Douglas Crimp

Job title: 
American Art Historian, Critic, Curator, AIDS activist
Bio/CV: 

Douglas Crimp (1944-2019) was the Fanny Knapp Allen Professor of Art History at the University of Rochester and the author of On the Museum's Ruins (1993), Melancholia and Moralism: Essays on AIDS and Queer Politics (2002), "Our Kind of Movie": The Films of Andy Warhol (2012), and Before Pictures (2016). He died in July 2019, as reported by The New York Times.
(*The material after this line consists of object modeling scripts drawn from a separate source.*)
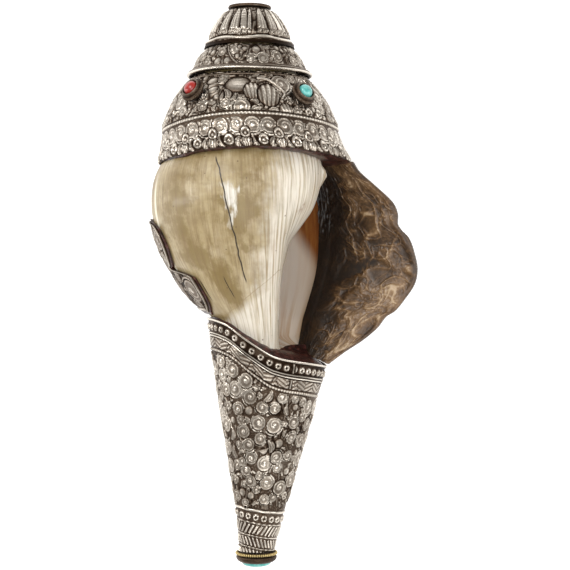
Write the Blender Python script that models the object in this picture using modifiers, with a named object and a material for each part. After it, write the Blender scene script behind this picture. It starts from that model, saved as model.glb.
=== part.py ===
"""A silver-mounted conch trumpet, lying on its back with the mouth of the shell up.

Metres, +Z up. The long axis runs along Y, with the mouthpiece at +Y, and the wing
stands out at +X. The pieces are worked out round the shell's own axis, which is the
Y axis of the empty that carries them. The empty then lifts them onto the floor.

A section across the axis is drawn in polar angles: 0 points right (+X), 90 up out of
the mouth (+Z), 180 left, 270 down at the floor, and 330 is where the outer lip ends.
"""

import math

import bmesh
import bpy
from mathutils import Vector

# The whole trumpet
FLAT_SPOT = 0.0502
GAP = 0.0006
LAC_GAP = 0.0009
LAC_THINNEST = 0.0003
SHEET = 0.0011
MERGE = 1e-6
SHARP_DEGREES = 40

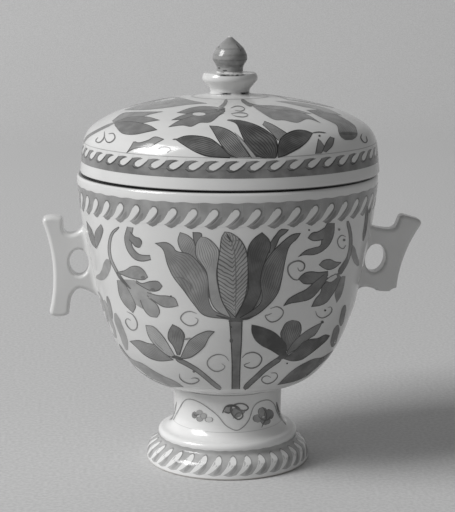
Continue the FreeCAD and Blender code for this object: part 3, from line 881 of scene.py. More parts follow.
RIGHT_SPRAY = {
    "top leaf": petal(
        [(297.5, 257.3), (305, 250.5), (313, 247.7), (320, 245.5), (321.5, 238), (324, 229),
         (327, 223)],
        [(297.5, 257.3), (304, 255.2), (314, 255), (323, 251), (330, 244), (334, 234),
         (334.7, 223)],
        0.64, lines=0.5, edge=0.6, layer=1),
    "top leaf, lobe": petal(
        [(307.5, 238), (312, 232.5), (318, 231.3), (325, 227)],
        [(307.5, 238), (312, 240.8), (317, 241), (323, 240)],
        0.6, lines=0.45, edge=0.7, layer=2),
    "stem": line(
        [(347.5, 221), (350.5, 236), (350, 250), (346.5, 262), (341, 274)],
        3.6, 0.56, start=0.1, edge=0.6, layer=1),
    "thick of the stem": petal(
        [(347.3, 256), (342, 264), (338, 270), (338.5, 274.5)],
        [(347.3, 256), (348, 262), (345, 268), (340.5, 274.5)],
        0.88, layer=4),
    "side stem": line([(367.3, 206), (366, 222), (363, 241)], 3.4, 0.88, layer=1),
    "curl": line(
        [(346, 237), (341.5, 235.3), (337.6, 240), (338.7, 246), (343, 248.7), (346, 245)],
        1.1, 0.66),
    "curl dot": dot(344, 240, 1.3, 0.85),
    "loose dot": dot(339, 229.5, 1.2, 0.7),
    "bell": line([(352, 245), (354, 255), (358, 266)], 5.6, 0.52, layer=1),
    "cluster, top leaf": petal(
        [(318.7, 265), (323, 260.3), (330, 259), (335.5, 261.5), (341, 262)],
        [(318.7, 265), (324, 268.7), (329, 270), (335, 268), (341, 263)],
        0.56, lines=0.45, edge=0.65, layer=1),
    "cluster, dark leaf": petal(
        [(298, 279), (304, 273), (311, 271.3), (319, 272), (328, 271)],
        [(298, 279), (304, 284), (312, 284), (320, 281), (328, 276)],
        0.74, lines=0.45, edge=0.65, layer=2),
    "cluster, curl": line(
        [(301, 279.7), (294, 279.5), (288.8, 274), (288, 267), (292, 262.7), (299, 260.8),
         (304.3, 264), (303.5, 269.5), (299.5, 271), (297.5, 267.5)],
        1.5, 0.78),
    "cluster, long leaf": petal(
        [(283, 306.3), (288, 299), (296, 294), (306, 289), (314, 282), (324, 274)],
        [(283, 306.3), (291, 303.5), (300, 302), (310, 299.3), (318, 292), (328, 278)],
        0.74, lines=0.35, edge=0.65, layer=3),
    "cluster, low leaf": petal(
        [(311, 307), (315, 299), (320, 293), (322, 286), (329, 279), (338, 273)],
        [(311, 307), (319, 306), (326, 303), (331, 297), (336, 289), (341, 277)],
        0.63, lines=0.4, edge=0.55, layer=2),
    "cluster, white spot": petal(
        [(325, 281), (329, 277), (336, 273.5)], [(325, 281), (331, 282.5), (337, 278)],
        0.08, edge=0.8, layer=4),
    "cluster, side leaf": petal(
        [(336.5, 303), (334.5, 294), (337, 285), (342, 276)],
        [(336.5, 303), (341, 296), (344, 286), (345.5, 276)],
        0.56, layer=1),
}
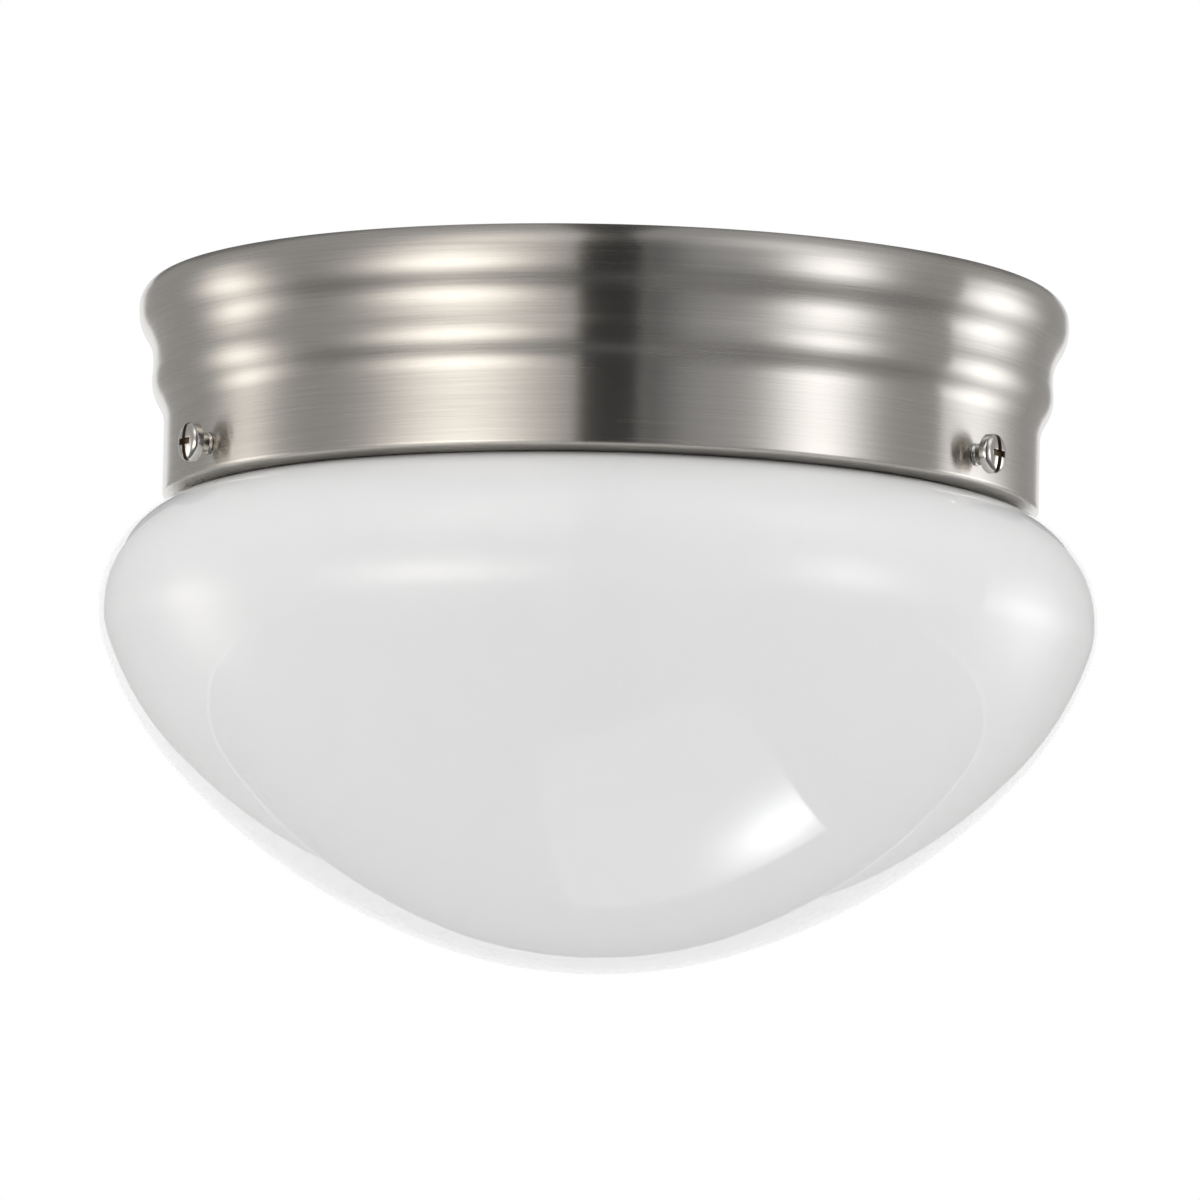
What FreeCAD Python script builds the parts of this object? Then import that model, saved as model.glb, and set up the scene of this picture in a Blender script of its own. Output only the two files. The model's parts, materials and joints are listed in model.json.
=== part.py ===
import FreeCAD, Part
import math
import os
import Sketcher
from types import SimpleNamespace

# A one-lamp flush mount ceiling light: a drawn and spun steel canopy pan, an opal glass shade
# held under its lip by three thumb screws, and the lampholder, bulb and wiring inside.
# Millimetres, +Z up. The origin is the centre of the pan's rim, in the plane of the ceiling,
# and the light hangs down from it. The photographed side faces -Y.

Vector = FreeCAD.Vector
Rotation = FreeCAD.Rotation
Placement = FreeCAD.Placement
Y_AXIS = Vector(0, 1, 0)
Z_AXIS = Vector(0, 0, 1)

doc = FreeCAD.newDocument("flush_mount_light")
sheet = doc.addObject("Spreadsheet::Sheet", "sizes")

# Driving dimensions, in millimetres and degrees, each written once.
SIZES = (
    # canopy pan: outer face of the sheet, from the lip opening outwards and up to the rim
    ("pan_wall", 0.7),
    ("pan_shoulder_radius", 5.0),
    ("pan_band_straight", 0.9),
    ("pan_waist_step", 2.9),
    ("pan_waist_length", 9.4),
    ("pan_waist_straight", 1.2),
    ("pan_bead_step", 0.16),
    ("pan_bead_length", 2.8),
    ("pan_skirt_step", 2.46),
    ("pan_skirt_length", 8.2),
    ("pan_height", 41.85),
    ("pan_lip_roll", 1.0),
    ("pan_lip_flat", 3.73),
    ("pan_rim_flat", 2.9),
    # recess in the ceiling side of the pan
    ("recess_depth", 6.0),
    ("sheet_bend", 1.2),
    ("wire_hole_radius", 9.0),
    # glass shade: outer face of the glass
    ("glass_wall", 3.0),
    ("glass_radius", 95.25),
    ("glass_rise", 0.31),
    ("glass_shoulder_flat", 0.65),
    ("glass_side_straight", 1.0),
    ("glass_side_radius", 17.3),
    ("glass_side_turn", 19.0),
    ("glass_bowl_radius", 67.7),
    ("glass_bowl_turn", 24.4),
    ("glass_base_radius", 123.6),
    ("glass_base_turn", 27.8),
    ("neck_radius", 70.2),
    ("neck_fillet", 3.4),
    ("lip_flare_turn", 30.0),
    ("lip_flare_bend", 2.5),
    ("lip_flare_step", 4.4),
    ("lip_clearance", 0.35),
    ("lip_passage", 4.27),
    # thumb screws and their nuts
    ("screw_count", 3),
    ("screw_turn", -2.5),
    ("screw_above_lip", 5.55),
    ("screw_tip_gap", 0.2),
    ("screw_stand_off", 2.7),
    ("screw_crest_radius", 2.08),
    ("screw_thread_depth", 0.4),
    ("screw_pitch", 0.8),
    ("screw_tip_chamfer", 0.5),
    ("screw_head_radius", 3.75),
    ("screw_head_edge", 0.55),
    ("screw_head_height", 2.6),
    ("screw_slot_width", 1.1),
    ("screw_slot_depth", 1.1),
    ("screw_cross_length", 3.6),
    ("screw_clearance", 0.07),
    ("nut_radius", 3.2),
    ("nut_thickness", 2.5),
    # crossbar and the two screws that hold the pan to it
    ("bar_length", 104.0),
    ("bar_width", 19.0),
    ("bar_thickness", 1.5),
    ("bar_corner", 4.0),
    ("box_screw_spacing", 79.4),
    ("box_slot_length", 14.5),
    ("box_slot_radius", 2.4),
    ("pan_screw_spacing", 50.0),
    ("pan_screw_radius", 2.05),
    ("pan_screw_head_radius", 4.0),
    ("pan_screw_head_height", 2.4),
    ("pan_screw_end_gap", 0.3),
    ("fixing_clearance", 0.05),
    ("keyhole_slot_radius", 2.5),
    ("keyhole_entry_radius", 4.8),
    ("keyhole_angle", 18.0),
    # insulation pad in the recess
    ("pad_width", 15.7),
    ("pad_rim_gap", 0.1),
    ("pad_thickness", 4.6),
    # wire bushing
    ("bushing_bore_radius", 7.6),
    ("bushing_flange_radius", 11.4),
    ("bushing_flange", 0.8),
    ("bushing_collar", 1.4),
    # lamp axis: it runs from the holder's back down and out along +X
    ("lamp_tilt", 15.0),
    ("holder_back_gap", 11.2),
    ("holder_back_depth", 36.0),
    # bracket that carries the lampholder
    ("bracket_thickness", 1.2),
    ("bracket_width", 14.0),
    ("bracket_bend", 1.6),
    ("bracket_foot", 9.5),
    ("bracket_reach", 9.0),
    ("rivet_radius", 1.6),
    ("rivet_head_radius", 3.0),
    ("rivet_head", 0.8),
    ("rivet_spacing", 8.4),
    ("rivet_row", 1.8),
    # lampholder
    ("holder_length", 38.0),
    ("holder_back_radius", 16.5),
    ("holder_front_radius", 20.0),
    ("holder_step_length", 13.0),
    ("holder_step_slope", 3.0),
    ("holder_edge", 1.5),
    ("holder_floor", 8.0),
    ("holder_bore_radius", 14.4),
    ("shell_wall", 0.4),
    ("shell_base_radius", 9.6),
    ("shell_flare", 1.2),
    ("shell_mouth", 1.4),
    ("eyelet_radius", 2.0),
    ("eyelet_head_radius", 3.6),
    ("eyelet_curl_radius", 3.0),
    ("eyelet_head", 1.1),
    ("contact_wall", 0.5),
    ("contact_width", 6.0),
    ("contact_bend", 1.1),
    ("contact_foot", 4.6),
    ("contact_tongue", 7.5),
    # bulb, from the tip of its contact
    ("bulb_seat_gap", 0.2),
    ("bulb_length", 108.0),
    ("bulb_radius", 30.0),
    ("bulb_neck_radius", 12.7),
    ("bulb_neck_sweep", 38.0),
    ("cap_grip", 1.6),
    ("bulb_wall", 0.8),
    ("cap_wall", 0.3),
    ("cap_root_radius", 12.1),
    ("cap_fillet", 1.2),
    ("cap_edge", 1.0),
    ("thread_depth", 0.85),
    ("thread_pitch", 3.63),
    ("thread_gap", 0.3),
    ("thread_start", 6.6),
    ("thread_end_gap", 2.5),
    ("cap_mouth", 25.0),
    ("cap_base_radius", 10.6),
    ("button_radius", 4.8),
    ("button_height", 1.6),
    ("insulator_height", 3.2),
    # wires
    ("lead_radius", 1.2),
    ("core_radius", 0.55),
    ("core_length", 9.0),
    ("lead_hole_depth", 4.0),
    ("lead_exit_side", 10.6),
    ("lead_rise", 12.5),
    ("lead_slack_x", -19.0),
    ("lead_slack_y", 7.5),
    ("lead_slack_drop", 9.5),
    ("lead_entry_x", -5.5),
    ("lead_entry_y", 3.6),
    ("lead_entry_drop", 7.0),
    ("lead_over_x", 4.5),
    ("lead_over_y", 3.2),
    ("lead_over_rise", 3.1),
    ("lead_fan_x", 19.0),
    ("lead_fan_y", 6.5),
    ("lead_fan_rise", 1.6),
    ("lead_ring_radius", 45.0),
    ("lead_lift", 0.2),
    ("ground_wire_radius", 0.8),
    ("ground_screw_offset", 17.0),
    ("ground_stud_x", -34.0),
    ("ground_stud_y", -14.0),
    ("ground_stud_height", 1.8),
    ("ground_run", 12.0),
    ("ground_corner_x", -14.0),
    ("ground_corner_y", -3.0),
    ("ground_rise_y", -9.0),
    ("ground_rise", 2.2),
    ("ground_hook_x", -8.0),
    ("ground_hook_y", -4.0),
    ("ground_end_y", 2.0),
    ("ground_lift", 0.1),
)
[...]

He was the curator of the landmark Pictures exhibition at Artists Space, New York, in 1977 and, from 1977 to 1990, an editor of the journal October, for which he edited the influential special issue AIDS: Cultural Analysis, Cultural Activism in 1987. With Lynne Cooke, he organized the exhibition Mixed Use, Manhattan: Photography and Related Practices 1970s to the Present for the Reina Sofía in Madrid in the summer of 2010, and he was a member of the curatorial team for the 2015 Greater New York exhibition at MoMA PS1. Although Crimp wrote about performance art in the 1970s and edited the first monograph on Joan Jonas in 1983, he began writing about dance only in 2006, when he published "Yvonne Rainer: Muciz Lover" in Grey Room. He subsequently wrote about the work of Merce Cunningham and Trisha Brown for Artforum, and contributed essays for the catalogues of Rainer's exhibition at the Kunsthaus Bregenz and Anne Teresa De Keersmaeker's 2015 exhibition Work, Travail, Arbeid, at WIELS in Brussels.